Keen little Marquis Kido has long been called “a sharp pocketknife” in the waistcoat of Prince Konoye. With great speed, the Marquis whittled for Konoye a wooden sword of authority—by the entirely unprecedented step of summoning an advisory conference including six former Premiers (including Prince Konoye himself, who held the office in 1937-39). All of them, including Konoye, wanted Konoye. Kido consulted with Elder Statesman Saionji, then reported to the Emperor. Within 24 hours of Yonai’s resignation, the Emperor commanded Prince Konoye to form a Cabinet.

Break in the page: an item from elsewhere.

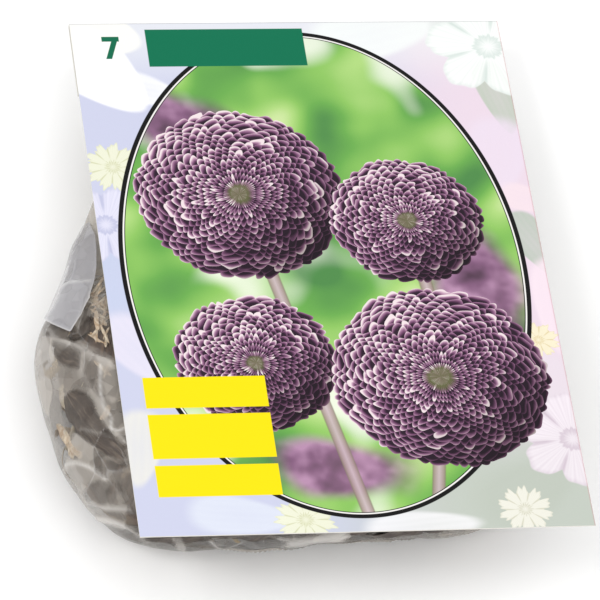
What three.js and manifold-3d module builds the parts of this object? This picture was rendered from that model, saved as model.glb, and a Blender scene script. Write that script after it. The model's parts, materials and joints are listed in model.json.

From this point on, the novelty of procedure was, in a land of imitation, positively inspirational. Instead of settling down in clublike “Cabinet-forming headquarters,” surrounded by seas of steaming tea, trays of raw. fish and rafts of politicians, Prince Konoye simply told the Army and Navy what he stood for and directed them to submit the names of candidates for their ministries. When they did, he summoned three men. The first, onetime president of the monopolistic South Manchuria Railway Yosuke Matsuoka, promptly accepted the ticklish post of Foreign Minister. The second, Director General of Military Aviation Lieut. Gen eral Eiki Tojo, took the War Ministry; and the third, Yonai’s Navy Minister Vice Admiral Zengo Yoshida, agreed to stay in office.

Next, instead of going ahead with the formation of a huge Cabinet, Premier Konoye called together these three men to clarify their platform. Every plank was new as fresh-cut pine. They agreed to strengthen ties with the Axis; to shake up Japan’s diplomatic personnel (i. e., inject a few chauvinists) ; to establish a “zone of stability in East Asia” (i. e., Japan’s sphere of exclusive domination) ; to re-examine Japanese-Soviet relations, with a view to possible rapprochement; to end “reliance” on the U. S. and Great Britain; to leave political-party members out of the Cabinet, at least until the new nationalist single party, which Prince Konoye has been fostering, comes into being. At week’s end Minseito, the only important group which had not signified its support of the single-party idea, did so.

Finally, Premier Konoye proceeded in leisurely fashion to round out his Cabinet. Instead of talking to candidates face to face, he called them up by telephone. He made it clear that the Big Four — Konoye, Matsuoka, Tojo, Yoshida — would run the show. For the other Cabinet posts he did not pick big names or big careers, but five efficient, willing bureaucrats, two businessmen, and one journalist turned free-lance politician.

By these tactics, in which Prince Konoye showed himself to be an inventive genius, the new Premier shoved the Japanese Empire a long step towards what it thinks it desires: totalitarianism. The Prince, who once appeared at a masquerade dressed up as Hitler, seemed last week to enjoy the novel game of dictator. Even the Army looked as if it liked being told what to do (because it was told to do virtually what it wanted). But there was almost too much novelty in Japan last week. Seasoned bystanders expected Konoye would eventually get bored, or the Army restive, or the Emperor cautious. In the meantime, Japan was taking to its imitation of Naziism with surprising coordination. Furthermore, the projected policies of Prince Konoye in East Asia were calculated to accomplish what every Japanese passionately desires: make the white man either get friendly or get out. The Japanese, a poetic people, thought it would be fitting that the man who was Premier when the China Incident broke out should be the one to end it—with total victory.